[Records that describe objects]
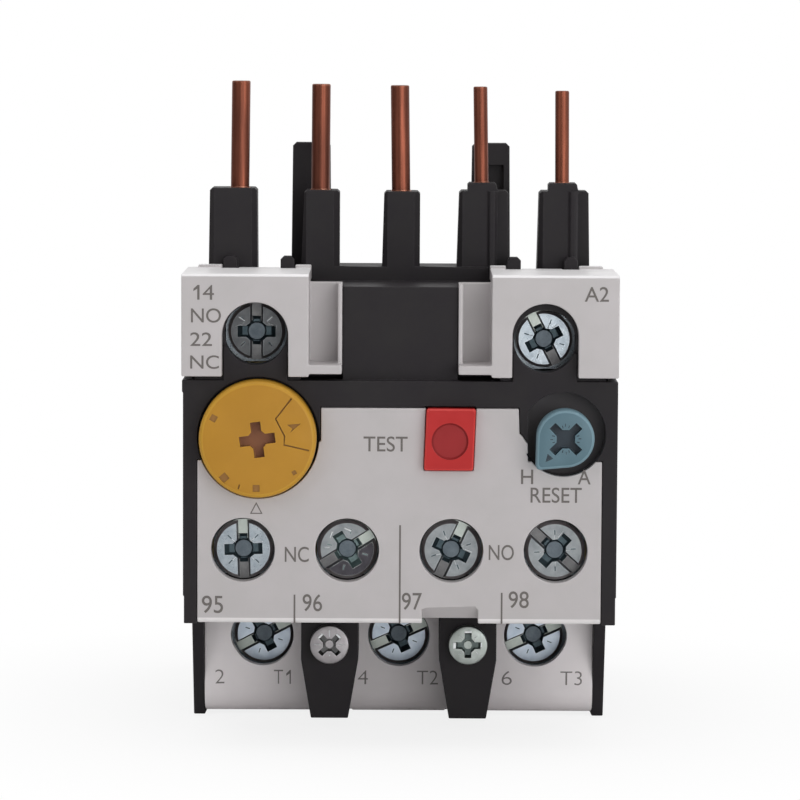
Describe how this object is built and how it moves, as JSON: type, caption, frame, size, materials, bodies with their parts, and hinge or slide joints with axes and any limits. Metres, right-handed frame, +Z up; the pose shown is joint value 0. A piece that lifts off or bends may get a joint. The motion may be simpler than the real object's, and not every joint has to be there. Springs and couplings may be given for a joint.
{
  "type": "thermal overload relay",
  "caption": "Thermal overload relay with setting dial, test and reset buttons, screw terminals and copper plug-in pins for mounting under a contactor.",
  "frame": {"origin": "middle of the bounding box, on the underside of the side flanges", "axes": "+Z up along the copper pins, -Y out of the front panel, +X to the right as seen from the front"},
  "size_m": [0.045, 0.06, 0.0693],
  "materials": {
    "black_plastic": "satin moulded",
    "grey_plastic": "fine matt moulded",
    "white_plastic": "fine matt moulded",
    "yellow_plastic": "satin moulded",
    "red_plastic": "satin moulded",
    "blue_plastic": "satin moulded",
    "copper": "bare drawn copper wire",
    "zinc_steel": "zinc-plated, blue passivated",
    "plated_brass": "tin-plated strip",
    "bimetal": "rolled strip",
    "heater_alloy": "oxidised resistance ribbon",
    "inner_plastic": "natural moulded",
    "spring_steel": "drawn wire"
  },
  "bodies": {
    "housing": {"aux_bar_95": "plated_brass", "aux_bar_96": "plated_brass", "aux_bar_97": "plated_brass", "aux_bar_98": "plated_brass", "bimetal_1": "bimetal", "bimetal_2": "bimetal", "bimetal_3": "bimetal", "control_pin_left": "copper", "control_pin_right": "copper", "front_housing": "black_plastic", "front_panel": "grey_plastic", "heater_1": "heater_alloy", "heater_2": "heater_alloy", "heater_3": "heater_alloy", "housing_screws": "zinc_steel", "main_bar_1": "plated_brass", "main_bar_2": "plated_brass", "main_bar_3": "plated_brass", "main_pin_1": "copper", "main_pin_2": "copper", "main_pin_3": "copper", "rear_housing": "black_plastic", "reset_spring": "spring_steel", "terminal_shroud": "grey_plastic", "test_spring": "spring_steel", "upper_bar_left": "plated_brass", "upper_bar_right": "plated_brass", "upper_cover_left": "white_plastic", "upper_cover_right": "white_plastic"},
    "dial": {"setting_dial": "yellow_plastic", "dial_cam": "inner_plastic"},
    "test": {"test_button": "red_plastic"},
    "plunger": {"reset_plunger": "inner_plastic"},
    "knob": {"reset_knob": "blue_plastic"},
    "carrier": {"contact_carrier": "inner_plastic", "nc_bridge": "copper", "no_bridge": "copper"},
    "trip": {"trip_lever": "inner_plastic", "compensator_strip": "bimetal"},
    "setting": {"setting_lever": "inner_plastic"},
    "slide": {"trip_slide": "inner_plastic"},
    "aux_95_clamp": {"aux_clamp_95": "zinc_steel"},
    "aux_95_screw": {"aux_screw_95": "zinc_steel"},
    "aux_96_clamp": {"aux_clamp_96": "zinc_steel"},
    "aux_96_screw": {"aux_screw_96": "zinc_steel"},
    "aux_97_clamp": {"aux_clamp_97": "zinc_steel"},
    "aux_97_screw": {"aux_screw_97": "zinc_steel"},
    "aux_98_clamp": {"aux_clamp_98": "zinc_steel"},
    "aux_98_screw": {"aux_screw_98": "zinc_steel"},
    "upper_left_clamp": {"upper_clamp_left": "zinc_steel"},
    "upper_left_screw": {"upper_screw_left": "zinc_steel"},
    "upper_right_clamp": {"upper_clamp_right": "zinc_steel"},
    "upper_right_screw": {"upper_screw_right": "zinc_steel"},
    "main_1_clamp": {"main_clamp_1": "zinc_steel"},
    "main_1_screw": {"main_screw_1": "zinc_steel"},
    "main_2_clamp": {"main_clamp_2": "zinc_steel"},
    "main_2_screw": {"main_screw_2": "zinc_steel"},
    "main_3_clamp": {"main_clamp_3": "zinc_steel"},
    "main_3_screw": {"main_screw_3": "zinc_steel"}
  },
  "joints": [
    {"name": "dial_turn", "type": "hinge", "parent": "housing", "child": "dial", "pos_m": [-0.01463, -0.0275, 0.0327], "axis": [0, -1, 0], "range_deg": [-75, 115]},
    {"name": "test_press", "type": "slide", "parent": "housing", "child": "test", "axis": [0, 1, 0], "range_m": [0, 0.0015], "stiffness_N_per_m": 400, "springref_m": -0.002, "deforming": ["test_spring"]},
    {"name": "reset_press", "type": "slide", "parent": "housing", "child": "plunger", "axis": [0, 1, 0], "range_m": [0, 0.0022], "stiffness_N_per_m": 400, "springref_m": -0.002, "deforming": ["reset_spring"]},
    {"name": "reset_turn", "type": "hinge", "parent": "plunger", "child": "knob", "pos_m": [0.01692, -0.0275, 0.0332], "axis": [0, -1, 0], "range_deg": [0, 90]},
    {"name": "carrier_move", "type": "slide", "parent": "housing", "child": "carrier", "axis": [0, 1, 0], "range_m": [0, 0.0015]},
    {"name": "slide_move", "type": "slide", "parent": "housing", "child": "slide", "axis": [-1, 0, 0], "range_m": [0, 0.0015]},
    {"name": "setting_swing", "type": "hinge", "parent": "housing", "child": "setting", "pos_m": [-0.0184, -0.011, 0.02975], "axis": [0, 0, 1], "range_deg": [-2.4, 1.6]},
    {"name": "trip_swing", "type": "hinge", "parent": "setting", "child": "trip", "pos_m": [-0.0172, -0.003, 0.0313], "axis": [0, 0, 1], "range_deg": [0, 10.8]},
    {"name": "aux_95_clamp_move", "type": "slide", "parent": "housing", "child": "aux_95_clamp", "axis": [0, 1, 0], "range_m": [0, 0.0015]},
    {"name": "aux_95_screw_turn", "type": "hinge", "parent": "aux_95_clamp", "child": "aux_95_screw", "pos_m": [-0.01619, -0.0235, 0.02105], "axis": [0, 1, 0], "range_deg": [0, 900]},
    {"name": "aux_96_clamp_move", "type": "slide", "parent": "housing", "child": "aux_96_clamp", "axis": [0, 1, 0], "range_m": [0, 0.0015]},
    {"name": "aux_96_screw_turn", "type": "hinge", "parent": "aux_96_clamp", "child": "aux_96_screw", "pos_m": [-0.00539, -0.0235, 0.02105], "axis": [0, 1, 0], "range_deg": [0, 900]},
    {"name": "aux_97_clamp_move", "type": "slide", "parent": "housing", "child": "aux_97_clamp", "axis": [0, 1, 0], "range_m": [0, 0.0015]},
    {"name": "aux_97_screw_turn", "type": "hinge", "parent": "aux_97_clamp", "child": "aux_97_screw", "pos_m": [0.00539, -0.0235, 0.02105], "axis": [0, 1, 0], "range_deg": [0, 900]},
    {"name": "aux_98_clamp_move", "type": "slide", "parent": "housing", "child": "aux_98_clamp", "axis": [0, 1, 0], "range_m": [0, 0.0015]},
    {"name": "aux_98_screw_turn", "type": "hinge", "parent": "aux_98_clamp", "child": "aux_98_screw", "pos_m": [0.01619, -0.0235, 0.02105], "axis": [0, 1, 0], "range_deg": [0, 900]},
    {"name": "upper_left_clamp_move", "type": "slide", "parent": "housing", "child": "upper_left_clamp", "axis": [0, 1, 0], "range_m": [0, 0.0015]},
    {"name": "upper_left_screw_turn", "type": "hinge", "parent": "upper_left_clamp", "child": "upper_left_screw", "pos_m": [-0.01493, -0.0239, 0.04345], "axis": [0, 1, 0], "range_deg": [0, 900]},
    {"name": "upper_right_clamp_move", "type": "slide", "parent": "housing", "child": "upper_right_clamp", "axis": [0, 1, 0], "range_m": [0, 0.0015]},
    {"name": "upper_right_screw_turn", "type": "hinge", "parent": "upper_right_clamp", "child": "upper_right_screw", "pos_m": [0.01493, -0.0239, 0.0428], "axis": [0, 1, 0], "range_deg": [0, 900]},
    {"name": "main_1_clamp_move", "type": "slide", "parent": "housing", "child": "main_1_clamp", "axis": [0, 1, 0], "range_m": [0, 0.00175]},
    {"name": "main_1_screw_turn", "type": "hinge", "parent": "main_1_clamp", "child": "main_1_screw", "pos_m": [-0.0148, -0.0035, 0.0086], "axis": [0, 1, 0], "range_deg": [0, 900]},
    {"name": "main_2_clamp_move", "type": "slide", "parent": "housing", "child": "main_2_clamp", "axis": [0, 1, 0], "range_m": [0, 0.00175]},
    {"name": "main_2_screw_turn", "type": "hinge", "parent": "main_2_clamp", "child": "main_2_screw", "pos_m": [0, -0.0035, 0.0086], "axis": [0, 1, 0], "range_deg": [0, 900]},
    {"name": "main_3_clamp_move", "type": "slide", "parent": "housing", "child": "main_3_clamp", "axis": [0, 1, 0], "range_m": [0, 0.00175]},
    {"name": "main_3_screw_turn", "type": "hinge", "parent": "main_3_clamp", "child": "main_3_screw", "pos_m": [0.0148, -0.0035, 0.0086], "axis": [0, 1, 0], "range_deg": [0, 900]}
  ],
  "couplings": [
    {"joint": "carrier_move", "follows": "test_press", "ratio": 1},
    {"joint": "slide_move", "follows": "test_press", "ratio": 1},
    {"joint": "trip_swing", "follows": "test_press", "rad_per_m": 125},
    {"joint": "setting_swing", "follows": "dial_turn", "ratio": -0.0197},
    {"joint": "aux_95_screw_turn", "follows": "aux_95_clamp_move", "rad_per_m": 10472},
    {"joint": "aux_96_screw_turn", "follows": "aux_96_clamp_move", "rad_per_m": 10472},
    {"joint": "aux_97_screw_turn", "follows": "aux_97_clamp_move", "rad_per_m": 10472},
    {"joint": "aux_98_screw_turn", "follows": "aux_98_clamp_move", "rad_per_m": 10472},
    {"joint": "upper_left_screw_turn", "follows": "upper_left_clamp_move", "rad_per_m": 10472},
    {"joint": "upper_right_screw_turn", "follows": "upper_right_clamp_move", "rad_per_m": 10472},
    {"joint": "main_1_screw_turn", "follows": "main_1_clamp_move", "rad_per_m": 8975.9},
    {"joint": "main_2_screw_turn", "follows": "main_2_clamp_move", "rad_per_m": 8975.9},
    {"joint": "main_3_screw_turn", "follows": "main_3_clamp_move", "rad_per_m": 8975.9}
  ]
}
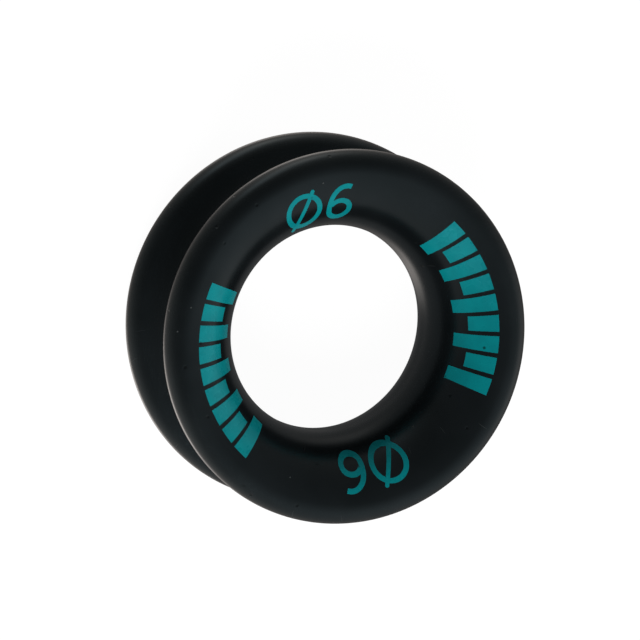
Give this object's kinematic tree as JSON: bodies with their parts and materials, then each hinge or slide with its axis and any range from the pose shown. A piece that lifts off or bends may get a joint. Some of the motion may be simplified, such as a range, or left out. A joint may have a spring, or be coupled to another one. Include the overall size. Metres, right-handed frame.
{
  "type": "low friction ring",
  "caption": "Solid low friction ring: a flared bore that a line slides through, rounded lips on both sides and a round rope seat around the outside for a strop or lashing.",
  "frame": {"origin": "centre of the bore, on the ring's middle plane, which is also the centre of the whole ring", "axes": "+Z along the bore's axis, out of the face that carries the size marks; the ring lies flat on its lower lip, and both faces have the same form"},
  "size_m": [0.0108, 0.0108, 0.0046],
  "materials": {
    "anodised_aluminium": "black hard anodised, polished satin, smooth all round"
  },
  "bodies": {
    "root": {"ring": "anodised_aluminium"}
  },
  "joints": []
}
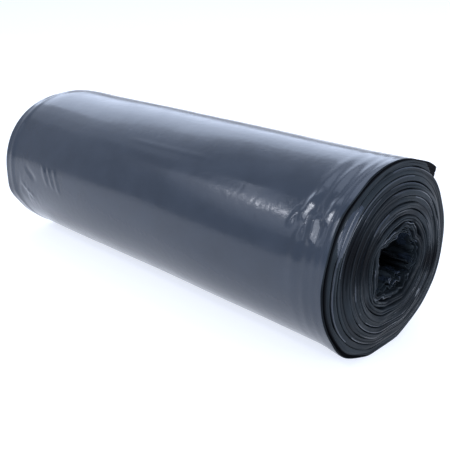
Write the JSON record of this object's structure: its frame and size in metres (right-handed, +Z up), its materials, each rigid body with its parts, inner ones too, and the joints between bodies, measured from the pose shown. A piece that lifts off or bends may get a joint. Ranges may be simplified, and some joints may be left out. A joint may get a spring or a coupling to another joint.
{
  "type": "roll of bin bags",
  "caption": "Coreless roll of glossy dark refuse sacks, wound as one folded web, with a loose outer end, crumpled inner turns and a hollow where the winding spindle was.",
  "frame": {"origin": "centre of the roll's bounding box in plan, on the plane it rests on", "axes": "+X along the roll, towards the end where the web's two lips show and the inner turns stand out; +Z up; the loose end lies on top, on the +Y side"},
  "size_m": [0.329, 0.121, 0.1135],
  "materials": {
    "film": "glossy dark slate polythene film"
  },
  "bodies": {
    "root": {"bag_roll": "film"}
  },
  "joints": []
}
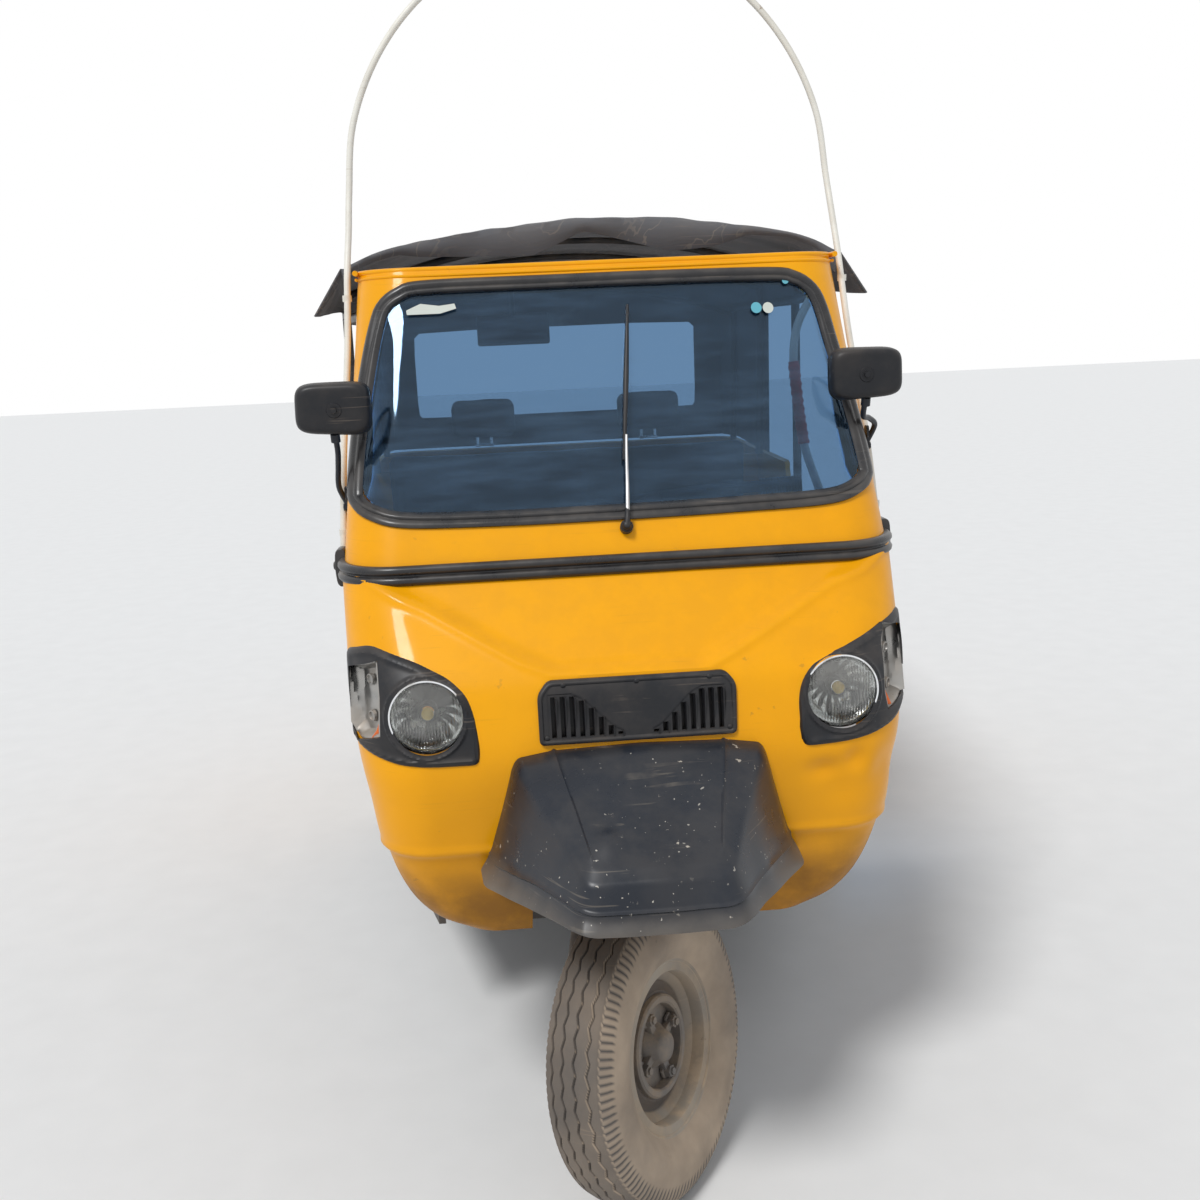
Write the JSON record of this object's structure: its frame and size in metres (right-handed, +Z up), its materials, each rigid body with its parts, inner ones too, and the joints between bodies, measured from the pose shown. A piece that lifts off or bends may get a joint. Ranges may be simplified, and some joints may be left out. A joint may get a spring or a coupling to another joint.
{
  "type": "auto rickshaw",
  "caption": "Three-wheeled passenger auto rickshaw with a lofted nose cowl, steered front wheel, canvas hood and rear engine with a hinged door.",
  "frame": {"origin": "on the ground, midway between the front and rear ends, on the centre plane", "axes": "+Z up, the front faces -Y, +X is the vehicle's left side"},
  "size_m": [1.33, 2.9, 2.2738],
  "materials": {
    "tyre_rubber": "dusty",
    "rim_paint": "dusty",
    "hub_iron": "dusty",
    "black_steel": "satin",
    "yellow_paint": "gloss",
    "black_plastic": "satin",
    "black_rubber": "satin",
    "screen_glass": "tinted",
    "lamp_glass": "clear",
    "mirror_face": "mirror",
    "lamp_chrome": "worn",
    "cream_paint": "satin",
    "hood_canvas": "dusty",
    "seat_vinyl": "satin",
    "lamp_red": "gloss",
    "sleeve_red": "worn",
    "engine_metal": "cast",
    "rust_steel": "rusty"
  },
  "bodies": {
    "body": {"chassis_frame": "black_steel", "floor_pan": "black_steel", "nose_cowl": "yellow_paint", "windscreen_frame": "yellow_paint", "windscreen_seal": "black_rubber", "windscreen_glass": "screen_glass", "belt_strip": "black_rubber", "grille_panel": "black_plastic", "headlamp_bezels": "black_plastic", "lamp_bowls": "lamp_chrome", "headlamp_glasses": "lamp_glass", "front_mudguard": "black_plastic", "wiper": "black_steel", "mirror_arms": "black_steel", "mirror_housings": "black_plastic", "mirror_glasses": "mirror_face", "hoop_rod": "cream_paint", "dash_shelf": "black_plastic", "driver_seat_base": "black_steel", "driver_cushion": "seat_vinyl", "driver_backrest": "seat_vinyl", "partition": "yellow_paint", "passenger_seat_base": "yellow_paint", "passenger_cushion": "seat_vinyl", "passenger_backrest": "seat_vinyl", "headrests": "seat_vinyl", "rear_body_sides": "yellow_paint", "tail_panel": "yellow_paint", "rear_bumper": "black_steel", "tail_lamps": "lamp_red", "canopy": "hood_canvas", "canopy_frame": "black_steel", "grab_pole": "sleeve_red", "inner_mirror": "black_plastic", "engine_block": "engine_metal", "silencer": "rust_steel", "rear_arms": "black_steel", "rear_springs": "black_steel"},
    "steering": {"front_fork": "black_steel", "front_link": "black_steel", "front_spring": "black_steel", "handlebar": "black_steel", "brake_hose": "black_rubber"},
    "front_wheel": {"front_tyre": "tyre_rubber", "front_rim": "rim_paint", "front_hub": "hub_iron"},
    "rear_wheel_left": {"rear_tyre_left": "tyre_rubber", "rear_rim_left": "rim_paint", "rear_hub_left": "hub_iron"},
    "rear_wheel_right": {"rear_tyre_right": "tyre_rubber", "rear_rim_right": "rim_paint", "rear_hub_right": "hub_iron"},
    "engine_door": {"engine_door": "yellow_paint"}
  },
  "joints": [
    {"name": "steering", "type": "hinge", "parent": "body", "child": "steering", "pos_m": [0, -1.15, 0.26834], "axis": [0, 0.2588, 0.9659], "range_deg": [-5, 75]},
    {"name": "front_wheel_spin", "type": "hinge", "parent": "steering", "child": "front_wheel", "pos_m": [0, -1.15, 0.26834], "axis": [0.8192, -0.554, 0.1485], "continuous": true},
    {"name": "rear_left_spin", "type": "hinge", "parent": "body", "child": "rear_wheel_left", "pos_m": [0.575, 0.855, 0.27], "axis": [1, 0, 0], "continuous": true},
    {"name": "rear_right_spin", "type": "hinge", "parent": "body", "child": "rear_wheel_right", "pos_m": [-0.575, 0.855, 0.27], "axis": [1, 0, 0], "continuous": true},
    {"name": "engine_door_hinge", "type": "hinge", "parent": "body", "child": "engine_door", "pos_m": [0, 1.427, 0.851], "axis": [1, 0, 0], "range_deg": [0, 75]}
  ]
}
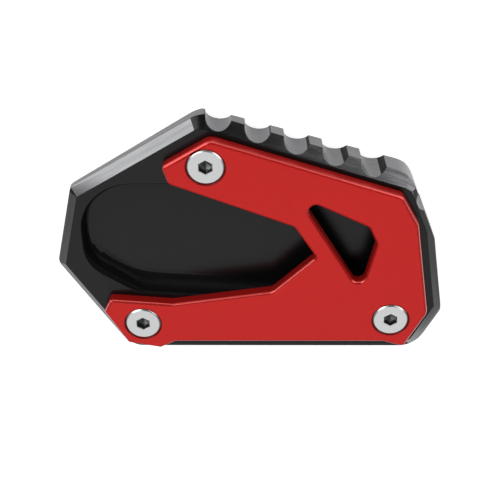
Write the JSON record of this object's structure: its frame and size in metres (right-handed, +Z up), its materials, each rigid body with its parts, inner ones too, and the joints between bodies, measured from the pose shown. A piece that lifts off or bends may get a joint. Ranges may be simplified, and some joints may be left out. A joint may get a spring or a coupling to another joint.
{
  "type": "kickstand foot enlarger",
  "caption": "Wedge base plate with an oval pocket for the foot of a side stand, held by a forked clamp plate with countersunk screws.",
  "frame": {"origin": "centre of the overall box, on the ground face of the base plate", "axes": "+X to the right along the straight front edge, +Y towards the edge with the scallops, +Z up from the ground face"},
  "size_m": [0.1234, 0.0852, 0.0192],
  "materials": {
    "base": "black anodised, with brushed chamfers",
    "clamp": "red anodised, satin",
    "screws": "stainless, turned heads"
  },
  "bodies": {
    "root": {"base_plate": "base", "clamp_plate": "clamp", "screw_upper": "screws", "screw_lower_left": "screws", "screw_lower_right": "screws"}
  },
  "joints": []
}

[Problem description]: Each line in the material either holds the string "their" or does not. State how many do, and nothing else.

[Problem solution]: 2